One would hope that this defeat—as well as previous defeats—has made the Commission realize what it takes to bring state aid action against national tax authorities.
The General Court also reminded us of the European Commission’s limitations/lack of competence within areas of direct taxation such as corporate taxation. While the European Commission can continue to use the state aid framework to hold national tax authorities accountable for any tax ruling that gives any company a selective advantage in form of a lower tax burden, it is a slow and resource-intensive exercise.

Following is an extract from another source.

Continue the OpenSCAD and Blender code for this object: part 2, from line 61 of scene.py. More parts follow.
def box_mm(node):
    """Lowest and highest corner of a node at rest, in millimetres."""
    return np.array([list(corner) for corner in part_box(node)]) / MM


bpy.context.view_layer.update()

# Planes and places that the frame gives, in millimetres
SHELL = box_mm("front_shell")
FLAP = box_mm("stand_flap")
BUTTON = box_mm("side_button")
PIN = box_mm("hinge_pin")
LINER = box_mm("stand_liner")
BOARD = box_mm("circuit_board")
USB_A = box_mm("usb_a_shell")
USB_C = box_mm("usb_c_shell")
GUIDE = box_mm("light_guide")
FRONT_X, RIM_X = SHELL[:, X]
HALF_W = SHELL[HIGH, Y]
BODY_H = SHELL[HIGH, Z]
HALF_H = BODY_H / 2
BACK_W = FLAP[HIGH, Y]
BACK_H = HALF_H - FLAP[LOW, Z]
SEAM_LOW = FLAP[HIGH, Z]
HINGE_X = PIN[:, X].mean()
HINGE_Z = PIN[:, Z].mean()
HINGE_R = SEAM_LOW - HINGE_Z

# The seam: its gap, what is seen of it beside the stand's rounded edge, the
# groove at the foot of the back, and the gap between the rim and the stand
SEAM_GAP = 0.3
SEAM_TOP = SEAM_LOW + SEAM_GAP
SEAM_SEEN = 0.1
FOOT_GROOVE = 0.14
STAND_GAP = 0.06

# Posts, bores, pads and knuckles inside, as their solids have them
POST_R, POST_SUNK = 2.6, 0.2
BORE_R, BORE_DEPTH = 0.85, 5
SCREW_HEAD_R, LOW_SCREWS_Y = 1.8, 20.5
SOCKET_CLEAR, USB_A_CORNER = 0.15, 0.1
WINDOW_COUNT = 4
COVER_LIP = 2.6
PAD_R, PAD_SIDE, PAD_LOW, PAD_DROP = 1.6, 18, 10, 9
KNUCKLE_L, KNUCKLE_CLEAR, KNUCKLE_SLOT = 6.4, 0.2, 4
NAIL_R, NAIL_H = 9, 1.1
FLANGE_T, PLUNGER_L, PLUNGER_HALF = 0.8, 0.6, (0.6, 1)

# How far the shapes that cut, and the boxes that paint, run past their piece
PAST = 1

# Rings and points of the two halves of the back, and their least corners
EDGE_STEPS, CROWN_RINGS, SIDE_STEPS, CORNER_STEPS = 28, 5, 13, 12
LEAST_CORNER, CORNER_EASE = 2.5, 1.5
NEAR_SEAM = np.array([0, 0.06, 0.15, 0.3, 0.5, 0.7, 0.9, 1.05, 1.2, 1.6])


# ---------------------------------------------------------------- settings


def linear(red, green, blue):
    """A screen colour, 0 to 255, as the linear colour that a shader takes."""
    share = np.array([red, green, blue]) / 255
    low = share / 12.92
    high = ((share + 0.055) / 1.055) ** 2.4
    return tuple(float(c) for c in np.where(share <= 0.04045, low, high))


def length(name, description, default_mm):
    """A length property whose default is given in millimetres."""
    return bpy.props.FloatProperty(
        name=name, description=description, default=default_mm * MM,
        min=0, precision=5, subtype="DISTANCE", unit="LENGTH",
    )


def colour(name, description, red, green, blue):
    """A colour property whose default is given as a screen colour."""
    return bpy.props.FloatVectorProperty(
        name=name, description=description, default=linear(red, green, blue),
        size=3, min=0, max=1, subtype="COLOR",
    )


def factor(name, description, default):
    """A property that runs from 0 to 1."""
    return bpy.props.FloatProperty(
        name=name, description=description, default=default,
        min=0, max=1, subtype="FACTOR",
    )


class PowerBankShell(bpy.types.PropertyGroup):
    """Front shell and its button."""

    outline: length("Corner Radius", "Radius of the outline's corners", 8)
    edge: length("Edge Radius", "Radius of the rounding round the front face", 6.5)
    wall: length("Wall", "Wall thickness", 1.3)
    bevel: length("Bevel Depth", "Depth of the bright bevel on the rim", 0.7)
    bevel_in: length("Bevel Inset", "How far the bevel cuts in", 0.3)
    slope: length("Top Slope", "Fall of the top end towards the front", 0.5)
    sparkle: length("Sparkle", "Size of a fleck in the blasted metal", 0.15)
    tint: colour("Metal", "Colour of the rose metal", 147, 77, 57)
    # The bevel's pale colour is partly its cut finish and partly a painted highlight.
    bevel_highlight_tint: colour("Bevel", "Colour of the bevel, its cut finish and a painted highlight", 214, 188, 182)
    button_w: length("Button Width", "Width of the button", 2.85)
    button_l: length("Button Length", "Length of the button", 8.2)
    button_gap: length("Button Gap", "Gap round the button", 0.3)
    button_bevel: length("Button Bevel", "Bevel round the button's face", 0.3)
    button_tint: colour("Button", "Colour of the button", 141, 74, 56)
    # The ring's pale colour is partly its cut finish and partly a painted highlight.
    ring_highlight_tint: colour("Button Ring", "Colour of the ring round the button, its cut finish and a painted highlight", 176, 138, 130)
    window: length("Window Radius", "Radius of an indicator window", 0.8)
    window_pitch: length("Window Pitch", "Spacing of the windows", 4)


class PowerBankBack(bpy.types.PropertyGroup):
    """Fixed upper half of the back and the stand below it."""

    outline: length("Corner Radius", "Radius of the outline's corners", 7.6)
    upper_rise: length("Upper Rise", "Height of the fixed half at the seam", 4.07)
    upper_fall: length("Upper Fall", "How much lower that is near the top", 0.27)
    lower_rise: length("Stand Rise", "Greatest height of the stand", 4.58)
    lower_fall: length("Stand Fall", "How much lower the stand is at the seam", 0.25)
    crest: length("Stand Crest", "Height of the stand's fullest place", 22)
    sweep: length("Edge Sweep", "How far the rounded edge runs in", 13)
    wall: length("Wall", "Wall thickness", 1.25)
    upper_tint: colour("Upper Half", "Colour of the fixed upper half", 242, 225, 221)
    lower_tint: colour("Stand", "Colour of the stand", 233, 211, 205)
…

Thus, the European Commission is currently looking for another way of creating a single EU-wide system for computing taxable income. The Commission has suggested using a provision of the European Treaty in order to eliminate competition distortions that may exist due to different national tax rules. It requires the European Commission to establish that the different national rules—whether tax or otherwise— create a distortion of competition in the internal market, which needs to be eliminated.
Unlike a change in direct taxation, which requires unanimity from the EU’s Member States, this change can be made by qualified majority i.e. if two-thirds of the Member States agree. It remains to be seen whether the Commission will be successful in utilizing this little-used provision.